| The Tape Recorder |
The history of a tape recorder begins in the year 1878, when an American mechanic Oberlin Smith, who was inspired with a visit to the Edison’s labs, started to think about recording the telephone signals with a steely wire. A year later Smith decided to publish this idea in a scholarly magazine. The idea was not complicated: the acoustic cycles are transferred to electric cycles and the moving sonic medium is magnetized with them. During the playing the medium generates electric cycles which have identical frequency as during the recording (the cycles are then transferred to the sonic cycles). But the realisation would be more difficult …
This principal of a magnetic recording was rediscovered by a Danish inventor Valdemar Poulsen in 1898. And during the next few years he manufactures the first “sonic recorders” with a steely wire (or tape). He obtains the patents in Denmark, USA and elsewhere. His apparatus was called telegraphon and was designed for recording the phone calls during the absence of the called person. So the tape recorder was born from the idea of an answering machine …

The first great demonstration of the Poulsen´s telegraphon came to fruition in 1900 on the International Exhibition in Paris. The expert journals did praise it loudly. Three years later an American company The American telegraphone company starts to manufacture these apparatuses.
At the beginning of 20s a German inventor and businessman Kurt Stille modifies the telefraphon, so that the sound could be amplified electronically. The patented rights are then sold to German and English companies. In 1925, together with another German Karl Bauer they bring out an improved answering machine, so called Dailygraph. The later version of this mechanism already adapted for inserting a recording medium in a cassette.
At the end of 20s Still’s licence is bought by a British Ludwig Blattner Picture Corporation. Blattner tries (unsuccessfully) to produce films with a synchronized sound. In his later machines he uses a steely tape for the recording. In 1931 he sells this experimental tape machine to the British BBC, but still in the same year he goes broke. Meanwhile also the British Marconi Wireless Telegraph Company receives the Still’s licence. This company together with BBC make a few tape machines for the BBC short wavelength broadcasting. Similar appliances are then used also in other countries.
In 1932 a German company AEG obtains the patent rights of Fritz Pfleumer. This man had patented the recording of a sound on a paper covered with a magnetic made from a steely powder. In 1935 AEG showed its improved “tape recorder” with a recording of the London Philharmonic Orchestra.

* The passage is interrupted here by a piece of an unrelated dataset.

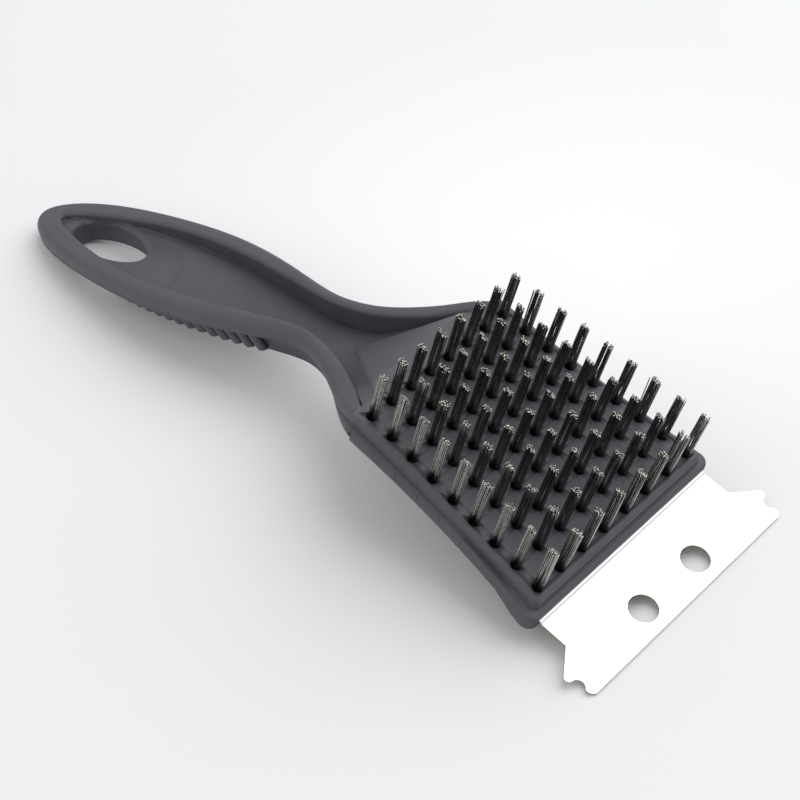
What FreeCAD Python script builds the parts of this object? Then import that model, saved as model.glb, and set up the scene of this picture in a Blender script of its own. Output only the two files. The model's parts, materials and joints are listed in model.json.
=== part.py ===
# Grill cleaning brush: one moulded body with a looped handle, nine rows of steel
# wire tufts held by flat anchor wires, and a flat steel scraper screwed in from the back.
#
# Everything is laid out in the head's own axes first: X along the brush towards the
# scraper, Y across it, Z up out of the bristle face, with the origin at the middle of
# the tuft grid on that face.  One resting placement then tips the whole brush bristles
# up on its two contact edges, with Z = 0 as the table.

import FreeCAD, Part
import math
import os
import PartDesign
import Sketcher

V = FreeCAD.Vector

# Two places closer than this are taken as the same
NEAR = 0.01

# --------------------------------------------------------------------------------------
# Driving dimensions: alias -> (value in mm, degrees, a share or a count, what it is)
# --------------------------------------------------------------------------------------
DRIVING = {
    "tuft_rows": (9, "rows of tufts along the head"),
    "tufts_per_row": (8, "tufts across the head"),
    "row_pitch": (8.0, "distance between rows"),
    "across_pitch": (8.23, "tuft spacing across the middle row"),
    "across_spread": (0.0206, "growth of that spacing per mm towards the scraper"),
    "tuft_height": (18.4, "wire length above the bristle face"),
    "leg_radius": (0.67, "radius of one leg of a folded tuft"),
    "socket_depth": (7.4, "depth of a tuft hole"),
    "tuft_clearance": (0.1, "gap between a tuft and the wall of its hole"),
    "anchor_thickness": (0.34, "thickness of the flat anchor wire"),
    "anchor_height": (1.6, "height of the flat anchor wire"),
    "anchor_clearance": (0.03, "gap between an anchor and what is beside it"),
    "face_front_margin": (3.4, "bristle face: from the first row to its front edge"),
    "face_rear_margin": (4.2, "bristle face: from the last row to the bend"),
    "face_side_rear": (4.405, "bristle face: beside the outer tufts at the rear"),
    "face_side_middle": (2.995, "bristle face: beside the outer tufts at the middle"),
    "face_side_front": (3.643, "bristle face: beside the outer tufts at the front"),
    "face_corner": (1.8, "bristle face: front corner radius"),
    "face_edge": (1.2, "rounding of the bristle face's edge"),
    "ledge_drop": (4.0, "drop from the bristle face to the ledge round it"),
    "ledge_edge": (1.4, "rounding of the ledge's outer edge"),
    "ledge_front": (2.2, "width of the ledge at the front"),
    "ledge_side_rear": (2.6, "width of the ledge at the rear"),
    "ledge_side_middle": (2.3, "width of the ledge at the middle"),
    "ledge_side_front": (3.6, "width of the ledge's sides at the front"),
    "ledge_run_in": (1.5, "how far the ledge's edge ends up inside the handle's side"),
    "ledge_rear_chamfer": (3.3, "chamfer of the ledge's rear corners, where the handle takes over"),
    "head_corner": (3.2, "head: front corner radius"),
    "head_depth": (10.0, "depth of the head below the bristle face"),
    "skirt_top": (6.4, "depth at which the side walls step in"),
    "skirt_inset": (3.0, "how far the side walls step in"),
    "skirt_run_start": (23.5, "where the side walls start to run out, behind the front wall"),
    "skirt_run_end": (7.0, "where the side walls are flush, behind the front wall"),
    "skirt_edge": (1.2, "rounding of the side walls' lower edge"),
    "skirt_flush_gap": (0.2, "what is left of the step where the side walls are flush"),
    "handle_slope": (29.0, "angle of the handle below the bristle face"),
    "neck_station": (45.9, "narrowest place, along the handle from the bend"),
    "neck_half": (11.1, "half width of the neck"),
    "neck_run": (12.0, "straight run of the neck's curve towards the grip"),
    "grip_from_tip": (74.0, "widest place of the grip, from the tip"),
    "grip_half": (19.5, "half width of the grip"),
    "grip_run": (30.0, "straight run of the grip's curve towards the neck"),
    "bend_flare": (0.84, "share of the bend's width where the flare starts"),
    "bend_flare_reach": (0.30, "share of the neck's distance where the flare starts"),
    "bend_neck_reach": (0.60, "share of the neck's distance where the flare ends"),
    "grip_fullness": (0.38, "fullness of the grip's outline behind its widest place"),
    "tip_fullness": (0.66, "fullness of the tip's outline"),
    "tip_station": (182.0, "tip of the handle, from the bend"),
    "rim_height": (5.6, "height of the rounded rim round the handle"),
    "rim_sink": (0.4, "how far the rim lies below the plane through the bend"),
    "rim_dip": (1.5, "dip of the rim between the bend and the neck"),
    "rim_dip_middle": (0.45, "where the dip is deepest, as a share of the neck's distance"),
    "rim_dip_end": (7.0, "where the dip ends, beyond the neck"),
    "rim_tip_droop": (1.2, "how far the rim droops at the tip"),
    "rim_droop_length": (38.0, "length of that droop"),
    "rim_outer_round": (2.6, "rounding of the rim's outer edge"),
    "rim_inner_round": (1.4, "rounding of the rim's inner edge"),
    "rim_bend_width": (6.6, "width of the rim at the bend"),
    "rim_neck_width": (4.4, "width of the rim at the neck"),
    "rim_grip_width": (6.3, "width of the rim at the grip"),
    "rim_tip_width": (11.0, "width of the rim at the tip"),
    "hollow_shift": (3.0, "widest place of the hollow, beyond the grip's"),
    "hollow_bend_run": (11.0, "straight run of the hollow's curve from the bend"),
    "hollow_flare": (0.73, "share of the hollow's width where its flare ends"),
    "hollow_neck_run": (18.9, "straight run of the hollow's curve into the neck"),
    "hollow_tip_run": (24.0, "straight run of the hollow's curve behind its widest place"),
    "hollow_tip_taper": (13.7, "length of the hollow's narrow end"),
    "hollow_tip_side": (0.5, "share of the hollow's width where its narrow end starts"),
    "hollow_tip_round": (0.2, "share of the hollow's width that rounds its narrow end"),
    "tray_neck_depth": (8.8, "depth of the hollow at the neck"),
    "tray_grip_depth": (5.9, "depth of the hollow in the grip"),
    "tray_tip_depth": (2.6, "depth of the hollow at the tip"),
    "hull_neck_inset": (1.9, "how far the lower grip sits in from the rim at the neck"),
    "hull_inset": (2.8, "how far it sits in at the grip, under the rim"),
    "hull_draft": (2.4, "how much further in its lower edge is at the grip"),
    "hull_tip_inset": (9.0, "how far the lower grip stops short of the tip"),
    "hull_rim_overlap": (0.6, "how far the lower grip reaches up into the rim"),
    "hull_bend_rise": (2.2, "how much shallower the lower grip is at the bend"),
    "hull_neck_depth": (11.6, "depth of the lower grip at the neck"),
    "hull_tip_depth": (10.2, "depth of the lower grip at the tip"),
    "hull_level_start": (0.6, "where it is first at full depth, as a share of the neck's distance"),
    "hull_level_end": (1.4, "where it starts to get shallower, as a share of that distance"),
    "prow_length": (19.7, "length of the ramp from the face down into the hollow"),
    "prow_drop": (23.0, "drop of that ramp"),
    "prow_half": (18.1, "half width of the ramp at the top"),
    "prow_setback": (3.6, "where the ramp starts, behind the bend"),
    "prow_root": (3.0, "how far the ramp's solid reaches into the head"),
    "prow_web_share": (0.9, "depth of the ramp's tip as a share of the plastic below the hollow"),
    "valley_setback": (1.4, "where the valley beside the ramp starts, behind the bend"),
    "valley_top_step": (0.8, "height of the ramp above the valley at the bend"),
    "valley_step": (3.2, "height of the ramp above the valley half way down"),
    "valley_foot_step": (1.0, "height of the ramp above the valley at its foot"),
    "hang_from_tip": (35.1, "middle of the hang hole, from the tip"),
    "hang_half_length": (17.6, "half length of the hang hole"),
    "hang_half_width": (7.1, "half width of the hang hole"),
    "dish_from_tip": (55.1, "middle of the thumb dish, from the tip"),
    "dish_side": (9.5, "how far the dish sits to one side"),
    "dish_radius": (20.6, "radius of the dish at the hollow's floor"),
    "dish_depth": (1.3, "depth of the dish"),
    "dish_edge_slope": (20.0, "slope of the dish's edge"),
    "dish_edge_round": (12.0, "curve between that slope and the dish's level middle"),
    "pad_proud": (0.8, "how far the ribbed pad stands out of the lower grip"),
    "pad_start": (17.0, "ribbed pad: start, beyond the neck"),
    "pad_end": (18.4, "ribbed pad: end, beyond the widest place"),
    "pad_slant": (3.0, "slant of the pad's ends"),
    "pad_foot": (0.6, "pad's lower edge above the lower grip's underside"),
    "rib_start_margin": (3.0, "first rib from the pad's start"),
    "rib_end_margin": (2.5, "last rib from the pad's end"),
    "rib_count": (13, "grip ribs on each side"),
    "rib_radius": (1.6, "radius of a grip rib"),
    "rib_proud": (1.0, "how far a rib stands out of the pad"),
    "rib_foot": (0.9, "a rib's lower end above the lower grip's underside"),
    "rib_head": (0.6, "a rib's upper end above the rim's lower edge"),
    "rib_lean": (28.0, "lean of the ribs"),
    "blade_thickness": (0.8, "scraper sheet thickness"),
    "slot_cover": (1.9, "plastic between the ledge and the scraper's slot"),
    "blade_step_gap": (0.5, "from the front wall to the sheet's step"),
    "blade_step_length": (0.5, "length of the step"),
    "blade_step_drop": (0.55, "drop of the step"),
    "blade_step_shift": (0.34, "shift of the step's underside that keeps the sheet even"),
    "blade_rise": (1.01, "rise of the blade from the step to its working edge"),
    "blade_reach": (23.4, "working edge of the blade, from the front wall"),
    "blade_side_margin": (3.8, "side of the blade's root, inside the head's side"),
    "blade_wing": (7.7, "how far a wing stands out beside the root"),
    "blade_wing_start": (9.3, "where the blade's wings start, from the front wall"),
    "blade_wing_slant": (5.4, "length of a wing's slanted side"),
    "horn_round": (0.5, "rounding of a wing's outer corner"),
    "horn_length": (1.0, "half length of the wing's outer side"),
    "notch_start": (2.2, "where the side notch starts, from the wing's corner"),
    "notch_lip": (0.9, "depth of the notch at its ends"),
    "notch_depth": (3.0, "depth of the notch in the wing's side"),
    "lobe_length": (2.6, "length of the lobe beside the working edge"),
    "lobe_side": (2.0, "side of the lobe, inside the wing's side"),
    "lobe_round": (0.7, "rounding of the lobe along the blade"),
    "lobe_middle": (2.3, "side of the lobe at its middle"),
    "lobe_end": (4.2, "side of the lobe at the working edge"),
    "blade_hole_reach": (16.1, "the two round holes: from the front wall"),
    "blade_hole_spacing": (22.4, "the two round holes: spacing"),
    "blade_hole_radius": (4.25, "the two round holes: radius"),
    "blade_grip": (3.3, "depth of the strip held in the slot"),
    "tab_reach": (6.0, "rear end of a tab, behind its screw"),
    "tab_wall": (0.1, "plastic between a tab's slot and the tuft holes"),
    "slot_clearance": (0.1, "gap round the sheet in its slot"),
    "screw_radius": (1.3, "screw shank radius"),
    "screw_point_length": (1.2, "length of a screw's point"),
    "screw_point_radius": (0.4, "radius of a screw's point"),
    "screw_head_radius": (2.7, "screw head radius"),
    "screw_head_height": (1.7, "screw head height"),
    "screw_head_round": (0.6, "rounding of a screw head"),
    "screw_cross_length": (3.0, "length of the cross recess"),
    "screw_cross_width": (0.7, "width of the cross recess"),
    "screw_cross_depth": (0.8, "depth of the cross recess"),
    "screw_tip_cover": (1.6, "plastic left above a screw's tip"),
    "screw_tip_gap": (0.1, "gap above a screw's tip"),
    "screw_clearance": (0.2, "gap round a screw below the sheet"),
    "pilot_clearance": (0.03, "gap round a screw's thread"),
    "screw_floor": (0.5, "plastic between the sheet and a screw's head"),
    "counterbore_clearance": (0.3, "gap round a screw head"),
}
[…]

The first tape recorder with a non-metallic tape with a magnetic layer (just
like today)
(from http://www.rci.rutgers.edu/~dmorton/wire.html)
But in the USA, during the world war two, only the “wire” appliances are sold (from 1939 till 1945 about 1500 pcs. were sold). The American and the Brits “discover” the tape recorder after capturing the countries occupied by Germans. The machines manufactured according to a tape recorder do not appear in USA until 1947. In this year also the plastic tapes appear. A year later the first professional tape recorder is brought out by the Ampex corporation and also SONY starts to work on its design of a tape recorder.

The tape recorder T100 (Reverse Camera Company, USA) from 1949:
spool's diameter 5", tape's width 1/4", speed 3 3/4 " r.p.s..
(from http://www.sundial.net/~rogerr/revere.htm)

The legendary Czechoslovakian two-speed tape recorder Sonet duo,
with a damper control, which was protected with a Czechoslovakian patent.
This tape recorder was made by Testla Prelouc (1959 – 1962).
(from http://freeweb.coco.cz/oldradio.cz/mgf.htm)
In the half of the 50s RCA-Victor unsuccessfully introduces a stereophonic “cassette”. Conversely the “Compact Cassette” (1962), made by a Dutch company Phillips, soon became a standard and are used until now. The “chrome” tapes appear in 1969 (DuPont, BASF), in 1978 SONY introduces the first digital tape recorders.